Beside it, an old woman my age or a bit older, sat and read. I didn't ask if she knew one of those names, but she could have been a wife, sister or mother. Respecting her privacy, I would not think of posting a photograph of her, but her shadow is an added reminder that although wars are often begun for political reasons, they are paid for in someone's blood.)

Part II coming in next blog!


Fran aka Redondowriter said...

Extremely heart-felt and well thought out post, Rain. Those questions are all excellent ones, of course. And--will we also take on North Korea? I'd rather see us doing something in Sudan if we have to go somewhere, but then tha's another Black Hawk Down, I guess. Did you hear what Barbra Streisand told her heckler at her concert last night?

Winston said...

Another excellent post, Rain! You missed your calling - should have been a political analyst and writer.

Certainly I have no answers to your questions, but I have an opinion that has become more firmly set as I've learned more over the past 2 - 3 years. Bush invaded Iraq for one major purpose: to secure a significant source of oil...
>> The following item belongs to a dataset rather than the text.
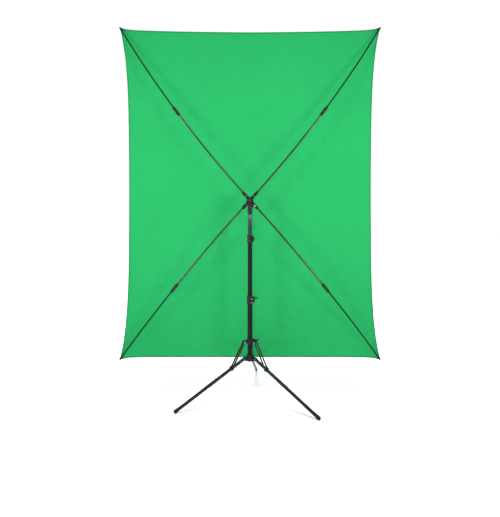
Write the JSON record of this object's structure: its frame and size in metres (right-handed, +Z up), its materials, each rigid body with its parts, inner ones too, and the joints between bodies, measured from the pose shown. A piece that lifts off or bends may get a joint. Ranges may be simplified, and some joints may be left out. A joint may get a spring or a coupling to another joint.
{
  "type": "backdrop support system",
  "caption": "Rectangular cloth backdrop stretched on four flexible telescopic arms, held by a cross hub on a telescopic light stand with a folding tripod.",
  "frame": {"origin": "on the floor, under the middle of the bounding box", "axes": "+Z up, the cloth faces -Y, +X to the right when looking along +Y"},
  "size_m": [1.594, 0.7176, 2.213],
  "materials": {
    "tube_black": "satin",
    "leg_black": "satin",
    "arm_tube_black": "satin",
    "rod_black": "satin",
    "plastic_black": "matte",
    "knob_black": "satin",
    "rubber_black": "matte",
    "bright_metal": "satin",
    "cloth_green": "matte"
  },
  "bodies": {
    "stand_base": {"base_hub": "plastic_black", "lower_tube": "tube_black", "lower_clamp": "plastic_black", "leg_pin_1": "bright_metal", "leg_pin_2": "bright_metal", "leg_pin_3": "bright_metal"},
    "mid_section": {"mid_tube": "tube_black", "upper_clamp": "plastic_black"},
    "top_section": {"top_tube": "tube_black", "stud": "tube_black"},
    "spreader": {"spreader_collar": "plastic_black"},
    "leg_1": {"leg_tube_1": "leg_black", "leg_knuckle_1": "plastic_black", "leg_clip_1": "plastic_black", "foot_cap_1": "rubber_black"},
    "leg_2": {"leg_tube_2": "leg_black", "leg_knuckle_2": "plastic_black", "leg_clip_2": "plastic_black", "foot_cap_2": "rubber_black"},
    "leg_3": {"leg_tube_3": "leg_black", "leg_knuckle_3": "plastic_black", "leg_clip_3": "plastic_black", "foot_cap_3": "rubber_black"},
    "brace_1": {"strut_1_left": "leg_black", "strut_1_right": "leg_black"},
    "brace_2": {"strut_2_left": "leg_black", "strut_2_right": "leg_black"},
    "brace_3": {"strut_3_left": "leg_black", "strut_3_right": "leg_black"},
    "x_frame": {"cross_hub": "plastic_black", "hub_sleeve": "plastic_black", "centre_bolt": "bright_metal", "arm_socket_1": "plastic_black", "arm_socket_2": "plastic_black", "arm_socket_3": "plastic_black", "arm_socket_4": "plastic_black", "inner_tube_1": "arm_tube_black", "inner_tube_2": "arm_tube_black", "inner_tube_3": "arm_tube_black", "inner_tube_4": "arm_tube_black", "backdrop": "cloth_green"},
    "lock_1": {"lock_collar_1": "plastic_black"},
    "lock_2": {"lock_collar_2": "plastic_black"},
    "lock_3": {"lock_collar_3": "plastic_black"},
    "lock_4": {"lock_collar_4": "plastic_black"},
    "arm_rod_1": {"outer_rod_1": "rod_black", "rod_tip_1": "plastic_black"},
    "arm_rod_2": {"outer_rod_2": "rod_black", "rod_tip_2": "plastic_black"},
    "arm_rod_3": {"outer_rod_3": "rod_black", "rod_tip_3": "plastic_black"},
    "arm_rod_4": {"outer_rod_4": "rod_black", "rod_tip_4": "plastic_black"},
    "spreader_knob_body": {"spreader_knob": "knob_black"},
    "lower_knob_body": {"lower_knob": "knob_black"},
    "upper_knob_body": {"upper_knob": "knob_black"},
    "hub_knob_body": {"hub_knob": "knob_black"}
  },
  "joints": [
    {"name": "leg_1_fold", "type": "hinge", "parent": "stand_base", "child": "leg_1", "pos_m": [-0.03252, 0.11358, 0.234], "axis": [-0.5821, -0.8131, 0], "range_deg": [0, 45]},
    {"name": "leg_2_fold", "type": "hinge", "parent": "stand_base", "child": "leg_2", "pos_m": [-0.0039, 0.05049, 0.234], "axis": [0.9952, -0.0976, 0], "range_deg": [0, 45]},
    {"name": "leg_3_fold", "type": "hinge", "parent": "stand_base", "child": "leg_3", "pos_m": [0.03643, 0.10682, 0.234], "axis": [-0.4131, 0.9107, 0], "range_deg": [0, 45]},
    {"name": "spreader_slide", "type": "slide", "parent": "stand_base", "child": "spreader", "axis": [0, 0, -1], "range_m": [0, 0.02293]},
    {"name": "brace_1_swing", "type": "hinge", "parent": "spreader", "child": "brace_1", "pos_m": [-0.0309, 0.11242, 0.33313], "axis": [-0.5821, -0.8131, 0], "range_deg": [0, 19.42]},
    {"name": "brace_2_swing", "type": "hinge", "parent": "spreader", "child": "brace_2", "pos_m": [-0.00371, 0.05248, 0.33313], "axis": [0.9952, -0.0976, 0], "range_deg": [0, 19.42]},
    {"name": "brace_3_swing", "type": "hinge", "parent": "spreader", "child": "brace_3", "pos_m": [0.03461, 0.106, 0.33313], "axis": [-0.4131, 0.9107, 0], "range_deg": [0, 19.42]},
    {"name": "mid_slide", "type": "slide", "parent": "stand_base", "child": "mid_section", "axis": [0, 0, 1], "range_m": [0, 0.065]},
    {"name": "top_slide", "type": "slide", "parent": "mid_section", "child": "top_section", "axis": [0, 0, 1], "range_m": [0, 0.2]},
    {"name": "hub_swivel", "type": "hinge", "parent": "top_section", "child": "x_frame", "pos_m": [0, 0.0903, 1.12], "axis": [0, 0, 1], "continuous": true},
    {"name": "spreader_knob_turn", "type": "hinge", "parent": "spreader", "child": "spreader_knob_body", "pos_m": [-0.0156, 0.0903, 0.33813], "axis": [-1, 0, 0], "range_deg": [0, 270]},
    {"name": "lower_knob_turn", "type": "hinge", "parent": "stand_base", "child": "lower_knob_body", "pos_m": [-0.0141, 0.0903, 0.584], "axis": [-1, 0, 0], "range_deg": [0, 270]},
    {"name": "upper_knob_turn", "type": "hinge", "parent": "mid_section", "child": "upper_knob_body", "pos_m": [-0.00843, 0.09966, 0.929], "axis": [-0.6691, 0.7431, 0], "range_deg": [0, 270]},
    {"name": "hub_knob_turn", "type": "hinge", "parent": "x_frame", "child": "hub_knob_body", "pos_m": [-0.009, 0.0903, 1.118], "axis": [-1, 0, 0], "range_deg": [0, 270]},
    {"name": "lock_1_twist", "type": "hinge", "parent": "x_frame", "child": "lock_1", "pos_m": [0.4393, 0.03575, 1.68389], "axis": [0.5961, -0.0739, 0.7995], "range_deg": [0, 90]},
    {"name": "lock_2_twist", "type": "hinge", "parent": "x_frame", "child": "lock_2", "pos_m": [-0.4393, 0.03575, 1.68389], "axis": [-0.5961, -0.0739, 0.7995], "range_deg": [0, 90]},
    {"name": "lock_3_twist", "type": "hinge", "parent": "x_frame", "child": "lock_3", "pos_m": [-0.44987, 0.03289, 0.63099], "axis": [-0.6272, -0.0823, -0.7745], "range_deg": [0, 90]},
    {"name": "lock_4_twist", "type": "hinge", "parent": "x_frame", "child": "lock_4", "pos_m": [0.44987, 0.03289, 0.63099], "axis": [0.6272, -0.0823, -0.7745], "range_deg": [0, 90]},
    {"name": "rod_1_telescope", "type": "hinge", "parent": "x_frame", "child": "arm_rod_1", "pos_m": [-3.27373, -3.20029, 4.15283], "axis": [-0.4365, 0.8059, 0.3999], "range_deg": [0, 2.6]},
    {"name": "rod_2_telescope", "type": "hinge", "parent": "x_frame", "child": "arm_rod_2", "pos_m": [3.27373, -3.20029, 4.15283], "axis": [-0.4365, -0.8059, -0.3999], "range_deg": [0, 2.6]},
    {"name": "rod_3_telescope", "type": "hinge", "parent": "x_frame", "child": "arm_rod_3", "pos_m": [2.95022, -5.3552, -1.55038], "axis": [0.593, 0.5942, -0.5434], "range_deg": [0, 2.13]},
    {"name": "rod_4_telescope", "type": "hinge", "parent": "x_frame", "child": "arm_rod_4", "pos_m": [-2.95022, -5.3552, -1.55038], "axis": [0.593, -0.5942, 0.5434], "range_deg": [0, 2.13]}
  ],
  "couplings": [
    {"joint": "leg_2_fold", "follows": "leg_1_fold", "ratio": 1},
    {"joint": "leg_3_fold", "follows": "leg_1_fold", "ratio": 1},
    {"joint": "spreader_slide", "follows": "leg_1_fold", "m_per_rad": 0.029188},
    {"joint": "brace_1_swing", "follows": "leg_1_fold", "ratio": 0.43153},
    {"joint": "brace_2_swing", "follows": "leg_1_fold", "ratio": 0.43153},
    {"joint": "brace_3_swing", "follows": "leg_1_fold", "ratio": 0.43153}
  ]
}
OldOldLady Of The Hills said...

Terrific post, Rain. I love that you are writing these wonderful very informed posts on our current situation. I have no answers and find the state of things right now utterly discouraging and depressing.

Parapluie said...

Ditto! The world situation is depressing. But there must be some promising answers out just within our grasp. I did not attend an upbeat summit in Newport, Oregon but read of it in the Lincoln City local paper, "The News Guard". The seminar was about sustainability - The ability to provide for the needs of the world's current population without damaging the ability of future generations to provide for themselves. The organizers, David and Heidi Schaffer, have an extrordinary organic produce stand in Kernville. It is the most artful and welcoming to forming community of any commercial veggi stand that I have ever encountered. On the wall they have a decorative quilt with the words. "Tickle the earth with a hoe and it will laugh a bountiful harvest."